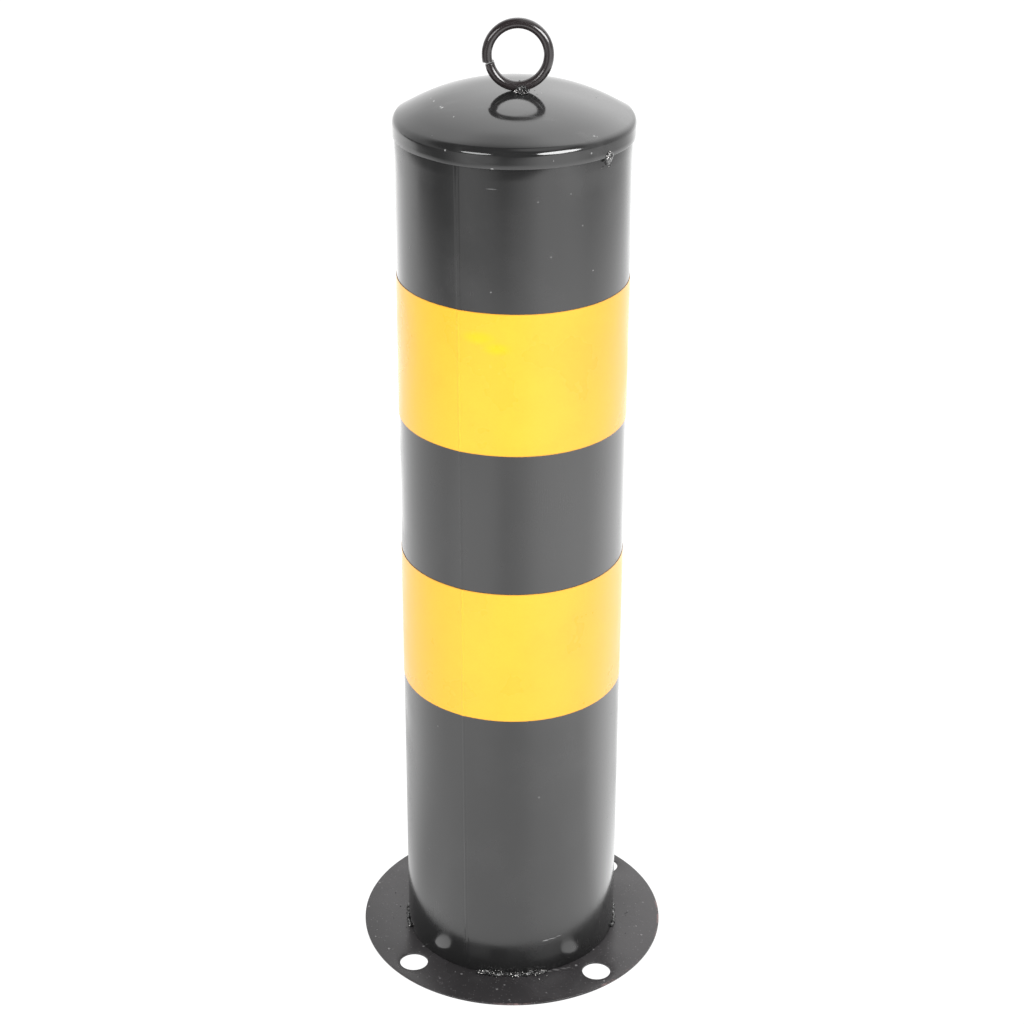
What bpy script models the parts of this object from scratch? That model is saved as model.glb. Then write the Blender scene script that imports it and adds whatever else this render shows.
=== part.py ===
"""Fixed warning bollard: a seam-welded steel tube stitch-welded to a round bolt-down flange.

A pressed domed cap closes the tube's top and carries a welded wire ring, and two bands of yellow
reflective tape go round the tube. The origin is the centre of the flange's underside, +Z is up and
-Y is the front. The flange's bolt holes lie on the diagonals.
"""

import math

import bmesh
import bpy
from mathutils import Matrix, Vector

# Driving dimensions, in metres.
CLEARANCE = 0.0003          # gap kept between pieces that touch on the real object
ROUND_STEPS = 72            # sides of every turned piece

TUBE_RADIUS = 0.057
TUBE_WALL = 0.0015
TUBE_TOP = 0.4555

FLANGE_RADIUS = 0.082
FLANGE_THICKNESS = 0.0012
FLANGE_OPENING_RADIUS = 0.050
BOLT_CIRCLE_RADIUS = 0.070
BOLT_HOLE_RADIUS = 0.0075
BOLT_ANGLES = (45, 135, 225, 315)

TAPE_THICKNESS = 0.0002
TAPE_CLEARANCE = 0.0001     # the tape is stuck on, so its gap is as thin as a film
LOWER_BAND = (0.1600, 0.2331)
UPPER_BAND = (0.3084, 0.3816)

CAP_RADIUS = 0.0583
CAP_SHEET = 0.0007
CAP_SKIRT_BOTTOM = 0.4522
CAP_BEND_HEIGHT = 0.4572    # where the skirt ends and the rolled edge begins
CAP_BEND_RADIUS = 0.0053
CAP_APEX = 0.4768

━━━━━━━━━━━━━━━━

Stated task:
Repeat, word for word, the lines from the opening of the material through the line containing "round bolt-down flange.".

Result of this exercise:
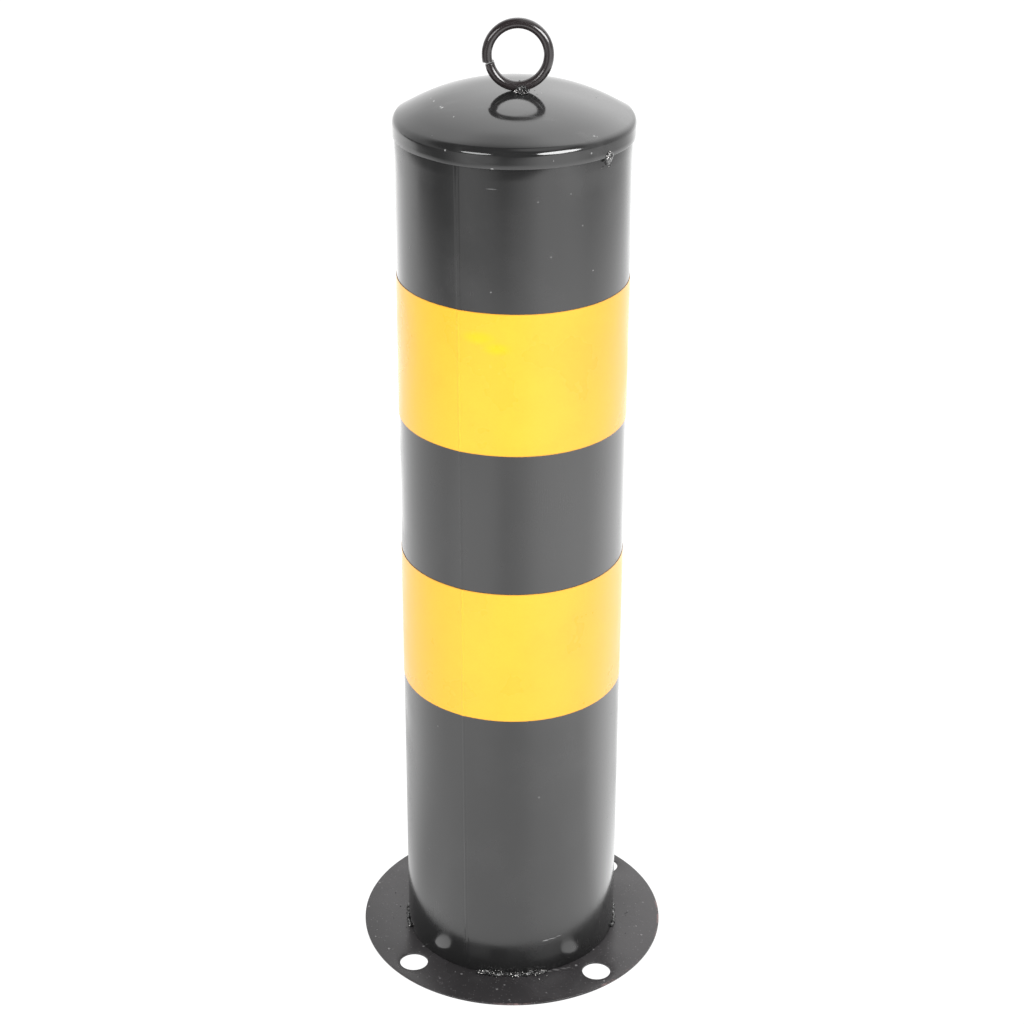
What bpy script models the parts of this object from scratch? That model is saved as model.glb. Then write the Blender scene script that imports it and adds whatever else this render shows.
=== part.py ===
"""Fixed warning bollard: a seam-welded steel tube stitch-welded to a round bolt-down flange.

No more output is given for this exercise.